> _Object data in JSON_

[start]

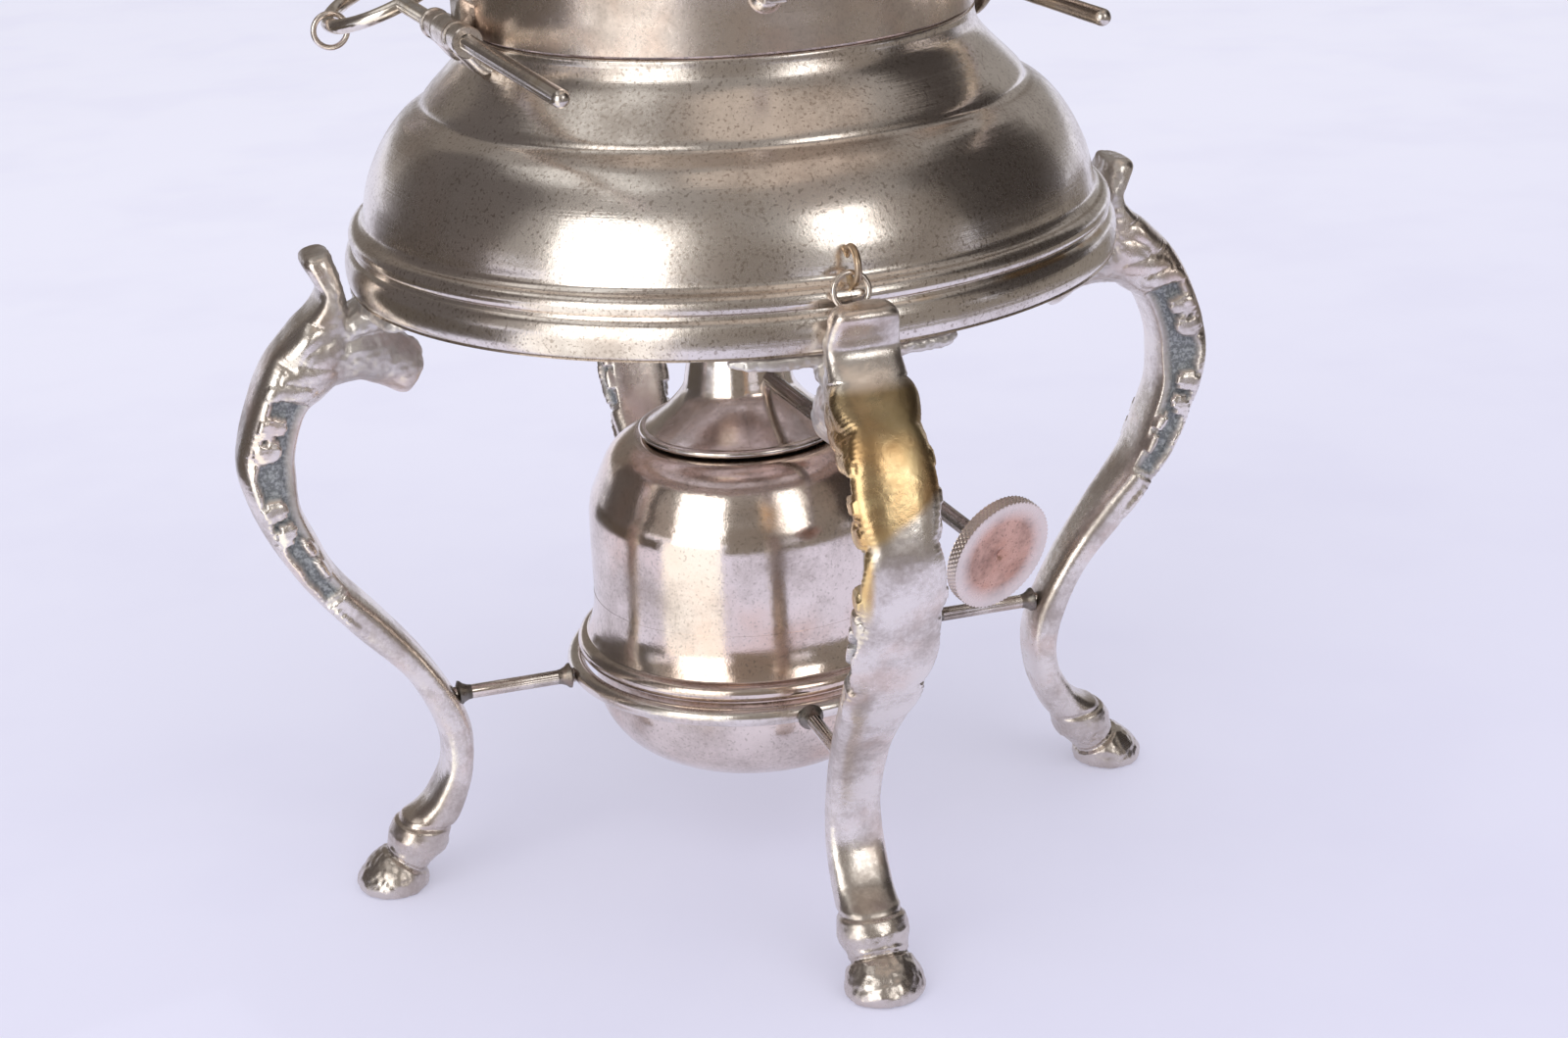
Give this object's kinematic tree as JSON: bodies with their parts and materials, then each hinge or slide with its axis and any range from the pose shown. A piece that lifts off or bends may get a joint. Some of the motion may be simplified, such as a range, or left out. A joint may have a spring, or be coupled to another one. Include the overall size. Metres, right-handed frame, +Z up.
{
  "type": "spirit kettle on stand",
  "caption": "Silver-plated spirit kettle that tilts on a footed hood with hinge pins, a hinged lid, a swing handle and a spirit burner with a wick winder.",
  "frame": {"origin": "On the floor, at the centre of the stand's axis.", "axes": "+Z up. The front leg points along -Y and the right leg, near the spout, along +X."},
  "size_m": [0.2002, 0.2002, 0.3097],
  "materials": {
    "silver_plate": "tarnished silver plate, soft satin reflections",
    "copper_tint": "silver plate worn to a coppery tint",
    "brass_worn": "plate worn through to brass, dull",
    "ebonised_wood": "black stained wood, waxed",
    "cotton_wick": "woven cotton"
  },
  "bodies": {
    "stand": {"stand_hood": "silver_plate", "leg_front": "silver_plate", "leg_right": "silver_plate", "leg_back": "silver_plate", "leg_left": "silver_plate", "burner_ring": "silver_plate", "ring_spokes": "silver_plate", "left_stand_knuckles": "silver_plate", "right_stand_knuckles": "silver_plate", "chain_staple": "brass_worn"},
    "staple_link": {"staple_link": "silver_plate"},
    "kettle": {"kettle_body": "copper_tint", "kettle_base": "copper_tint", "kettle_left_hook": "silver_plate", "kettle_right_knuckle": "silver_plate", "spout": "copper_tint", "handle_ear_front": "silver_plate", "handle_ear_back": "silver_plate", "lid_hinge_leaf": "silver_plate", "lid_hinge_pin": "brass_worn"},
    "lid": {"lid_cover": "copper_tint", "lid_bezel": "copper_tint", "lid_leaf": "silver_plate", "lid_finial": "ebonised_wood", "finial_nut": "brass_worn"},
    "handle": {"handle_bail": "silver_plate", "handle_grip": "ebonised_wood", "grip_ferrules": "brass_worn"},
    "left_pin": {"left_pin": "silver_plate"},
    "right_pin": {"right_pin": "silver_plate"},
    "pin_link": {"pin_link": "silver_plate"},
    "burner": {"flask_body": "copper_tint", "flask_bowl": "copper_tint", "flask_bead": "copper_tint", "flask_neck": "brass_worn"},
    "burner_cap": {"cap_cone": "copper_tint", "wick_tube": "brass_worn"},
    "winder": {"winder_shaft": "silver_plate", "winder_knob": "copper_tint", "wick_wheel": "brass_worn"},
    "wick": {"wick": "cotton_wick"}
  },
  "joints": [
    {"name": "kettle_tilt", "type": "hinge", "parent": "stand", "child": "kettle", "pos_m": [0.05237, 0.00366, 0.172], "axis": [-0.0698, 0.9976, 0], "range_deg": [0, 50]},
    {"name": "lid_hinge", "type": "hinge", "parent": "kettle", "child": "lid", "pos_m": [-0.03322, 0.00349, 0.2396], "axis": [-0.1045, -0.9945, 0], "range_deg": [0, 100]},
    {"name": "handle_swing", "type": "hinge", "parent": "kettle", "child": "handle", "pos_m": [0, 0, 0.2282], "axis": [0.1045, 0.9945, 0], "range_deg": [-80, 45]},
    {"name": "left_pin_pull", "type": "slide", "parent": "stand", "child": "left_pin", "axis": [-0.0698, 0.9976, 0], "range_m": [0, 0.084]},
    {"name": "right_pin_pull", "type": "slide", "parent": "stand", "child": "right_pin", "axis": [-0.0698, 0.9976, 0], "range_m": [0, 0.072]},
    {"name": "pin_link_swing", "type": "hinge", "parent": "left_pin", "child": "pin_link", "pos_m": [-0.06781, 0.04438, 0.16713], "axis": [0.0698, -0.9976, 0], "range_deg": [-60, 60]},
    {"name": "staple_link_swing", "type": "hinge", "parent": "stand", "child": "staple_link", "pos_m": [0.001, -0.0748, 0.1356], "axis": [0, -0.9781, 0.2079], "range_deg": [-20, 75]},
    {"name": "burner_lift", "type": "slide", "parent": "stand", "child": "burner", "axis": [0, 0, 1], "range_m": [0, 0.016]},
    {"name": "cap_lift", "type": "slide", "parent": "burner", "child": "burner_cap", "axis": [0, 0, 1], "range_m": [0, 0.012]},
    {"name": "winder_turn", "type": "hinge", "parent": "burner_cap", "child": "winder", "pos_m": [0, 0, 0.102], "axis": [-0.3334, 0.9061, 0.2605], "range_deg": [0, 150]},
    {"name": "wick_travel", "type": "slide", "parent": "burner_cap", "child": "wick", "axis": [0, 0, 1], "range_m": [0, 0.006]}
  ],
  "couplings": [
    {"joint": "wick_travel", "follows": "winder_turn", "m_per_rad": 0.00213}
  ]
}
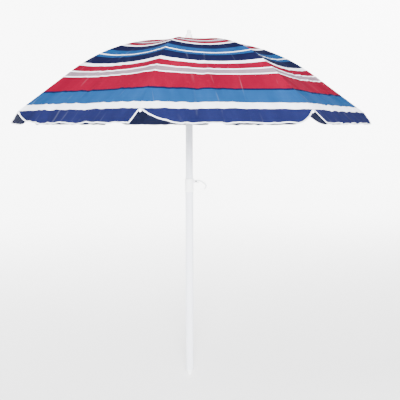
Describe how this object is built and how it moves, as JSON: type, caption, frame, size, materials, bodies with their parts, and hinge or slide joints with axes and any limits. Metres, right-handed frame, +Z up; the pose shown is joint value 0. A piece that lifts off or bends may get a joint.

[end]

> _Directions for this task_
Quote each line above in full, word for word.

> _Finished answer_
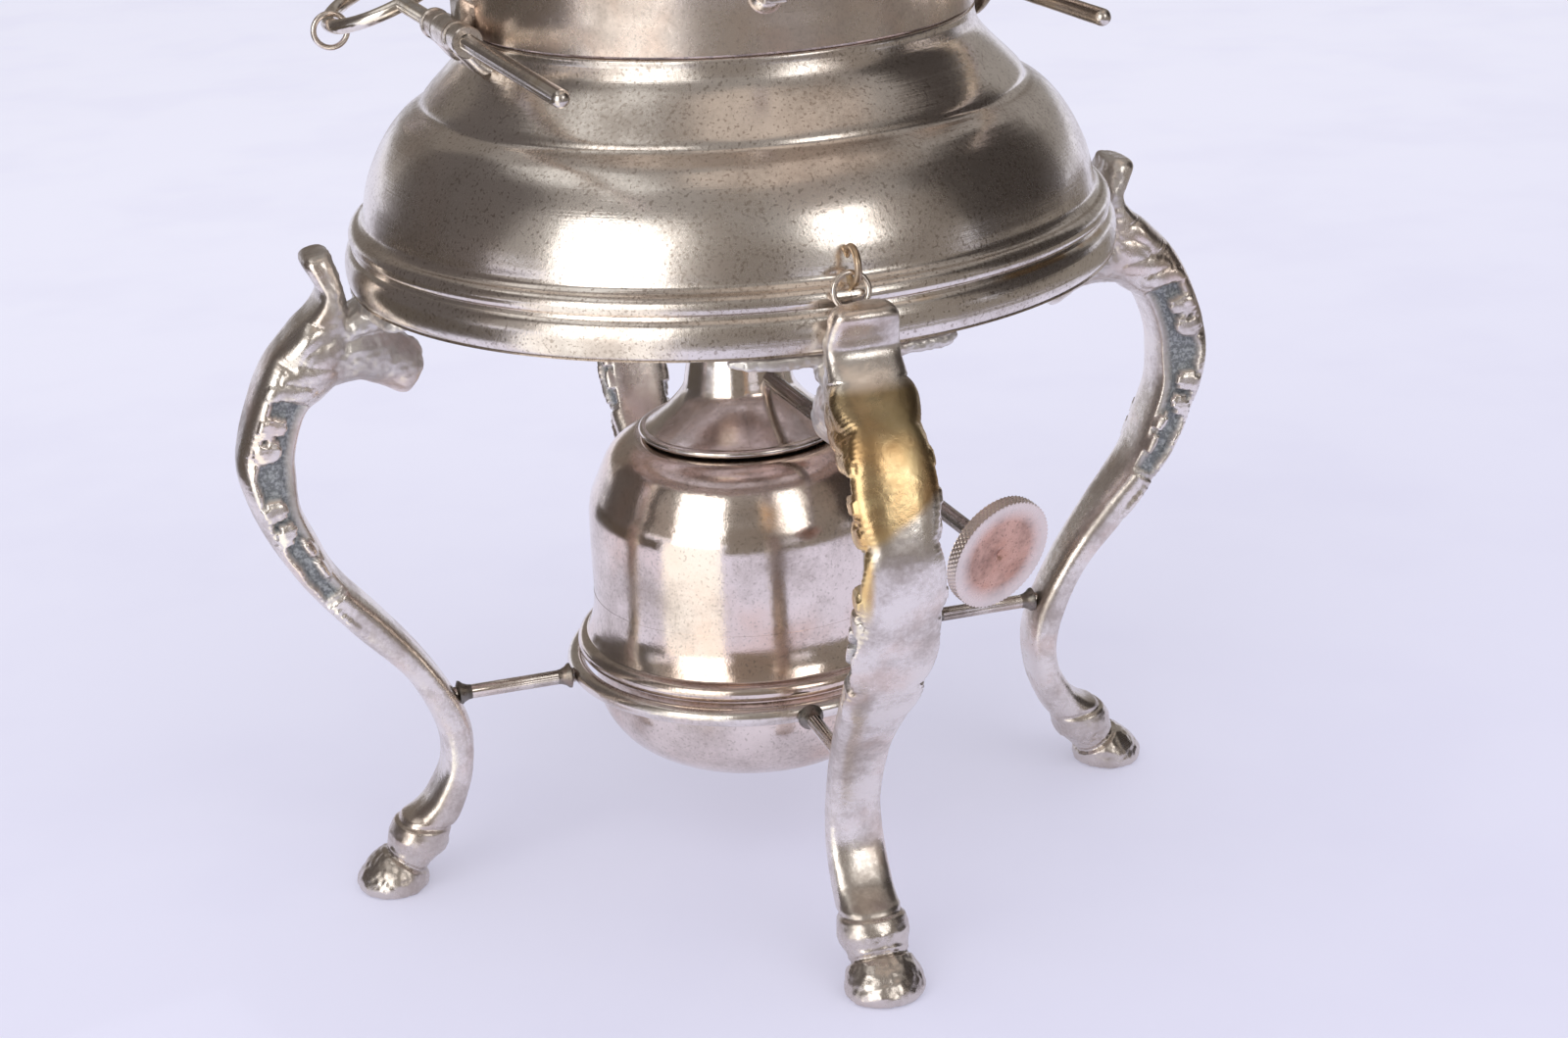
Give this object's kinematic tree as JSON: bodies with their parts and materials, then each hinge or slide with its axis and any range from the pose shown. A piece that lifts off or bends may get a joint. Some of the motion may be simplified, such as a range, or left out. A joint may have a spring, or be coupled to another one. Include the overall size. Metres, right-handed frame, +Z up.
{
  "type": "spirit kettle on stand",
  "caption": "Silver-plated spirit kettle that tilts on a footed hood with hinge pins, a hinged lid, a swing handle and a spirit burner with a wick winder.",
  "frame": {"origin": "On the floor, at the centre of the stand's axis.", "axes": "+Z up. The front leg points along -Y and the right leg, near the spout, along +X."},
  "size_m": [0.2002, 0.2002, 0.3097],
  "materials": {
    "silver_plate": "tarnished silver plate, soft satin reflections",
    "copper_tint": "silver plate worn to a coppery tint",
    "brass_worn": "plate worn through to brass, dull",
    "ebonised_wood": "black stained wood, waxed",
    "cotton_wick": "woven cotton"
  },
  "bodies": {
    "stand": {"stand_hood": "silver_plate", "leg_front": "silver_plate", "leg_right": "silver_plate", "leg_back": "silver_plate", "leg_left": "silver_plate", "burner_ring": "silver_plate", "ring_spokes": "silver_plate", "left_stand_knuckles": "silver_plate", "right_stand_knuckles": "silver_plate", "chain_staple": "brass_worn"},
    "staple_link": {"staple_link": "silver_plate"},
    "kettle": {"kettle_body": "copper_tint", "kettle_base": "copper_tint", "kettle_left_hook": "silver_plate", "kettle_right_knuckle": "silver_plate", "spout": "copper_tint", "handle_ear_front": "silver_plate", "handle_ear_back": "silver_plate", "lid_hinge_leaf": "silver_plate", "lid_hinge_pin": "brass_worn"},
    "lid": {"lid_cover": "copper_tint", "lid_bezel": "copper_tint", "lid_leaf": "silver_plate", "lid_finial": "ebonised_wood", "finial_nut": "brass_worn"},
    "handle": {"handle_bail": "silver_plate", "handle_grip": "ebonised_wood", "grip_ferrules": "brass_worn"},
    "left_pin": {"left_pin": "silver_plate"},
    "right_pin": {"right_pin": "silver_plate"},
    "pin_link": {"pin_link": "silver_plate"},
    "burner": {"flask_body": "copper_tint", "flask_bowl": "copper_tint", "flask_bead": "copper_tint", "flask_neck": "brass_worn"},
    "burner_cap": {"cap_cone": "copper_tint", "wick_tube": "brass_worn"},
    "winder": {"winder_shaft": "silver_plate", "winder_knob": "copper_tint", "wick_wheel": "brass_worn"},
    "wick": {"wick": "cotton_wick"}
  },
  "joints": [
    {"name": "kettle_tilt", "type": "hinge", "parent": "stand", "child": "kettle", "pos_m": [0.05237, 0.00366, 0.172], "axis": [-0.0698, 0.9976, 0], "range_deg": [0, 50]},
    {"name": "lid_hinge", "type": "hinge", "parent": "kettle", "child": "lid", "pos_m": [-0.03322, 0.00349, 0.2396], "axis": [-0.1045, -0.9945, 0], "range_deg": [0, 100]},
    {"name": "handle_swing", "type": "hinge", "parent": "kettle", "child": "handle", "pos_m": [0, 0, 0.2282], "axis": [0.1045, 0.9945, 0], "range_deg": [-80, 45]},
    {"name": "left_pin_pull", "type": "slide", "parent": "stand", "child": "left_pin", "axis": [-0.0698, 0.9976, 0], "range_m": [0, 0.084]},
    {"name": "right_pin_pull", "type": "slide", "parent": "stand", "child": "right_pin", "axis": [-0.0698, 0.9976, 0], "range_m": [0, 0.072]},
    {"name": "pin_link_swing", "type": "hinge", "parent": "left_pin", "child": "pin_link", "pos_m": [-0.06781, 0.04438, 0.16713], "axis": [0.0698, -0.9976, 0], "range_deg": [-60, 60]},
    {"name": "staple_link_swing", "type": "hinge", "parent": "stand", "child": "staple_link", "pos_m": [0.001, -0.0748, 0.1356], "axis": [0, -0.9781, 0.2079], "range_deg": [-20, 75]},
    {"name": "burner_lift", "type": "slide", "parent": "stand", "child": "burner", "axis": [0, 0, 1], "range_m": [0, 0.016]},
    {"name": "cap_lift", "type": "slide", "parent": "burner", "child": "burner_cap", "axis": [0, 0, 1], "range_m": [0, 0.012]},
    {"name": "winder_turn", "type": "hinge", "parent": "burner_cap", "child": "winder", "pos_m": [0, 0, 0.102], "axis": [-0.3334, 0.9061, 0.2605], "range_deg": [0, 150]},
    {"name": "wick_travel", "type": "slide", "parent": "burner_cap", "child": "wick", "axis": [0, 0, 1], "range_m": [0, 0.006]}
  ],
  "couplings": [
    {"joint": "wick_travel", "follows": "winder_turn", "m_per_rad": 0.00213}
  ]
}
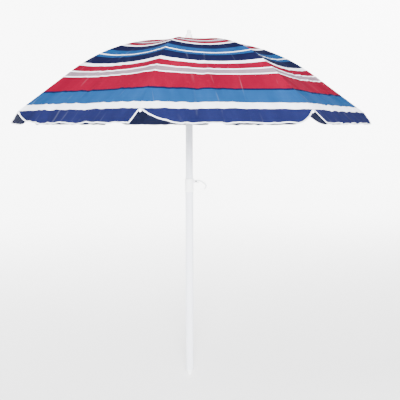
Describe how this object is built and how it moves, as JSON: type, caption, frame, size, materials, bodies with their parts, and hinge or slide joints with axes and any limits. Metres, right-handed frame, +Z up; the pose shown is joint value 0. A piece that lifts off or bends may get a joint.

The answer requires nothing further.